Impingement involves organisms large enough to avoid passing through screens getting trapped against them due to the force of the flowing source water, as explained by the EPA.

Entrainment, on the other hand, occurs when marine organisms enter the desalination plant intake, move through the intake system, and pass through the treatment facilities.

The environmental impacts on marine organisms caused by impingement and entrainment of seawater intakes are site-specific, notes the Water Reuse Association. These impacts can vary significantly from one project to another, and modern plants adhering to environmental standards typically experience extremely low levels of I&E.

Pros of desalination

Desalinated water is relied upon by over 300 million people worldwide for their daily needs. This practice spans 150 countries, with a total of 22,757 contracted desalination plants globally.

In the future, the increasing global demand for fresh water, coupled with uneven distribution and limited availability of freshwater supplies, poses a challenge. Climate change further exacerbates this issue by intensifying droughts and floods. Desalination emerges as a crucial solution, providing a reliable source of potable water from seawater to meet the growing water demand.

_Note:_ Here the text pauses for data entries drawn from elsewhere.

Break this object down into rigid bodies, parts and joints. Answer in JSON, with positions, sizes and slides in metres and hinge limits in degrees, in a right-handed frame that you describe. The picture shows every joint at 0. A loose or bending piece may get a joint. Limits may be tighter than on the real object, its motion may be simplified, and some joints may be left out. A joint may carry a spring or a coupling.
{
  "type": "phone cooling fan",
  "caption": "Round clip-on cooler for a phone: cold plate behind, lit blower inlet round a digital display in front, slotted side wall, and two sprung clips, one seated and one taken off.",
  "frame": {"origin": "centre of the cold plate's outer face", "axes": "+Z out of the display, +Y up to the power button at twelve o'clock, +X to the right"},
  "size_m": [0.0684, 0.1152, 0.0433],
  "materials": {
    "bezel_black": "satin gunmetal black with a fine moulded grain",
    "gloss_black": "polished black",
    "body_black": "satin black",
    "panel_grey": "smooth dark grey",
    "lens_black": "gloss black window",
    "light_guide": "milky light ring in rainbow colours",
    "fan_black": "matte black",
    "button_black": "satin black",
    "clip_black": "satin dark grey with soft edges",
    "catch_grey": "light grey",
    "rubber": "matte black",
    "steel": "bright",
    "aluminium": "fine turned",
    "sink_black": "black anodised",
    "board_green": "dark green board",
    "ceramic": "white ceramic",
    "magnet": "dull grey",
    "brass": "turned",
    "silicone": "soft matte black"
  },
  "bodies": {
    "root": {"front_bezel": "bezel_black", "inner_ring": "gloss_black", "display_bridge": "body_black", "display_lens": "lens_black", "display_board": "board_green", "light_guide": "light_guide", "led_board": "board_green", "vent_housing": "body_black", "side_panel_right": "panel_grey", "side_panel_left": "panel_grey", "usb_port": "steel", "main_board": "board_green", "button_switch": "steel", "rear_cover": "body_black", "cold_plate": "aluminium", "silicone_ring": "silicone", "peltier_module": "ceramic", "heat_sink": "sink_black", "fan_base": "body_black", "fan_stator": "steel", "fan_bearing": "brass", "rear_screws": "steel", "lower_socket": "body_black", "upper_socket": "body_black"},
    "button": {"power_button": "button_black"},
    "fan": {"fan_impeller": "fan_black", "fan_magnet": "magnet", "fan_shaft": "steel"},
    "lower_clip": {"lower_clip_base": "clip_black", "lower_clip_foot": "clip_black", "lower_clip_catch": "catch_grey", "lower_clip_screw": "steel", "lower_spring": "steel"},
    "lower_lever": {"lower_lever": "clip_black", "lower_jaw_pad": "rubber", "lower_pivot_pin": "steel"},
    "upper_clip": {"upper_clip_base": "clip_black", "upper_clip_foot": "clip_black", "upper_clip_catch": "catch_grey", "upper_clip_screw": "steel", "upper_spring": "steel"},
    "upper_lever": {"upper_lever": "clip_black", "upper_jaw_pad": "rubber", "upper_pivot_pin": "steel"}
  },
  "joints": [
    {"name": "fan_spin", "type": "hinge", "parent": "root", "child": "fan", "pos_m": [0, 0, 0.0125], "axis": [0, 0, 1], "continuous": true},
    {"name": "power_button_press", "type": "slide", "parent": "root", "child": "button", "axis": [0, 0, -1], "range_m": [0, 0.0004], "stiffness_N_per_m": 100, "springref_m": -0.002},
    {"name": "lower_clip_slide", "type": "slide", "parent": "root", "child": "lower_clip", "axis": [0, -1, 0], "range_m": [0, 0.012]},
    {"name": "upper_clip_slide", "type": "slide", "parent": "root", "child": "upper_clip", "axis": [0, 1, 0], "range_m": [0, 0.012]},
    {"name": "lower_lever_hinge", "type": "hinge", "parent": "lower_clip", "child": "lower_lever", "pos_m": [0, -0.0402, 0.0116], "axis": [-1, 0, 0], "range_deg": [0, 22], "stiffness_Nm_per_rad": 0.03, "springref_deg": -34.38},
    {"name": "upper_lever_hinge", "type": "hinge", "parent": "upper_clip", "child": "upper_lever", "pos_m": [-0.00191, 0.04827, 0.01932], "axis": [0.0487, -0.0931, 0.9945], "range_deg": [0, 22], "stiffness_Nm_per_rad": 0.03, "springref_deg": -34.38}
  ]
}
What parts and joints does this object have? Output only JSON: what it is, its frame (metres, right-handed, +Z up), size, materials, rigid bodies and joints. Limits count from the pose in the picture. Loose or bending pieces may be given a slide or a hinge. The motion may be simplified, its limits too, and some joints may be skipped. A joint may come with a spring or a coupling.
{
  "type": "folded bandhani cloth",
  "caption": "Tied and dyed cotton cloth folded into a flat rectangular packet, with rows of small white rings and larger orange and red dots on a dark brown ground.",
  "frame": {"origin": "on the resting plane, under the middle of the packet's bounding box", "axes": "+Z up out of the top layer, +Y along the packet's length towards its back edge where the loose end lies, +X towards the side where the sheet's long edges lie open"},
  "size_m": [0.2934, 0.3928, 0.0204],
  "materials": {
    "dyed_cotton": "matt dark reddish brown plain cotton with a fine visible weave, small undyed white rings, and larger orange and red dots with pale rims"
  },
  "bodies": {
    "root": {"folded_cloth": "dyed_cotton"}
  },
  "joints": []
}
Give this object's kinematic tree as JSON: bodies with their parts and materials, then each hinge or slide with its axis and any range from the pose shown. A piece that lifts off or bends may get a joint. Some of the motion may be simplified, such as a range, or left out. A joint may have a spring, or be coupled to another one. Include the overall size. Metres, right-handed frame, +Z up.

Desalination, along with water reuse, offers countries a dependable strategy to supplement their existing water resources and acts as an 'insurance policy' against potential shortages. According to the IDA, these non-conventional and environmentally sound solutions align with a circular water economy, addressing water scarcity.

In parallel, advancements in coupling desalination processes with renewable energy, such as solar photovoltaic, are gaining momentum. The integration of renewable and desalination technologies aims to reduce the carbon footprint of desalination in the short term.

The ongoing evolution of battery technology is considered pivotal in achieving a 24/7 independently powered desalination plant. The Global Clean Water Desalination Alliance has set a goal for 20% of new plants, between 2020 and 2025, to be powered by renewables.